Kaiqi Yang, Hang Li, Hongzhi Wen, Tai-Quan Peng, Jiliang Tang, Hui Liu
TL;DR
This paper challenges the notion that large language models are robust social predictors by showing that strong performance in prior voting-prediction studies hinges on input shortcuts. It introduces Soc-PRF Prediction, a real-world, zero-shot evaluation using Gallup World Poll features split into low- and high-mutability groups, and demonstrates that LLMs perform roughly at chance without shortcuts. Through analyses of feature correlations and multiple evaluation settings, the work reveals limitations in relying on general input features for individual-level social predictions and discusses potential avenues, such as supervised signals, reference information, and feature enrichment, to enhance LLM capabilities. The findings highlight the gap between population-level linguistic knowledge in LLMs and individualized social prediction, with implications for methodology and ethics in deploying LLMs in social science research.
Abstract
The prediction has served as a crucial scientific method in modern social studies. With the recent advancement of Large Language Models (LLMs), efforts have been made to leverage LLMs to predict the human features in social life, such as presidential voting. These works suggest that LLMs are capable of generating human-like responses. However, we find that the promising performance achieved by previous studies is because of the existence of input shortcut features to the response. In fact, by removing these shortcuts, the performance is reduced dramatically.

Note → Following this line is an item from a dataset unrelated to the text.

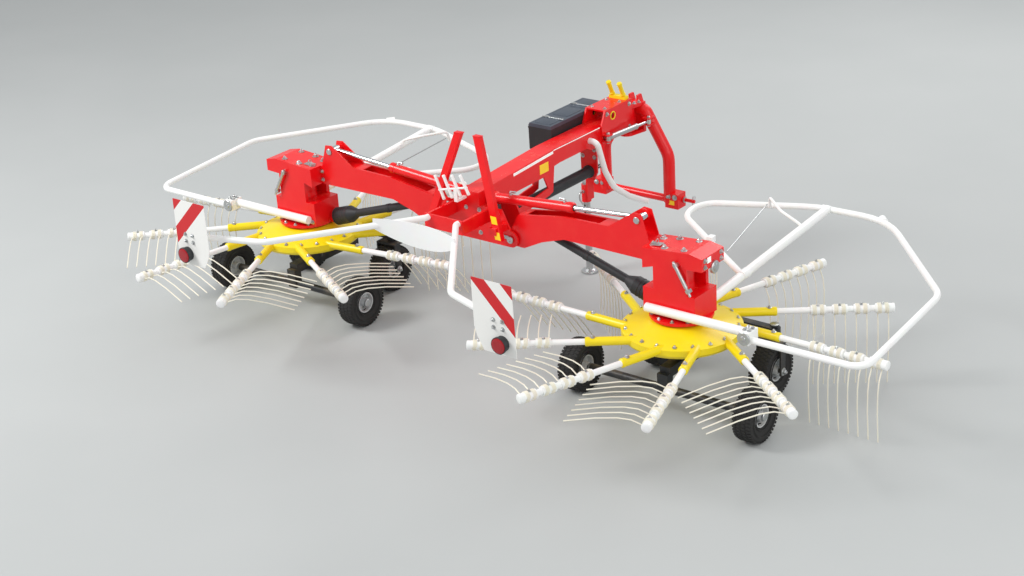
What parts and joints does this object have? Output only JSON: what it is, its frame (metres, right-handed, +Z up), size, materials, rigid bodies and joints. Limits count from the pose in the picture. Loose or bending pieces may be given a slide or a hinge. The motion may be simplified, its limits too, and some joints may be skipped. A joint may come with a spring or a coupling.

To further revisit the ability of LLMs, we introduce a novel social prediction task, Soc-PRF Prediction, which utilizes general features as input and simulates real-world social study settings. With the comprehensive investigations on various LLMs, we reveal that LLMs cannot work as expected on social prediction when given general input features without shortcuts. We further investigate possible reasons for this phenomenon that suggest potential ways to enhance LLMs for social prediction.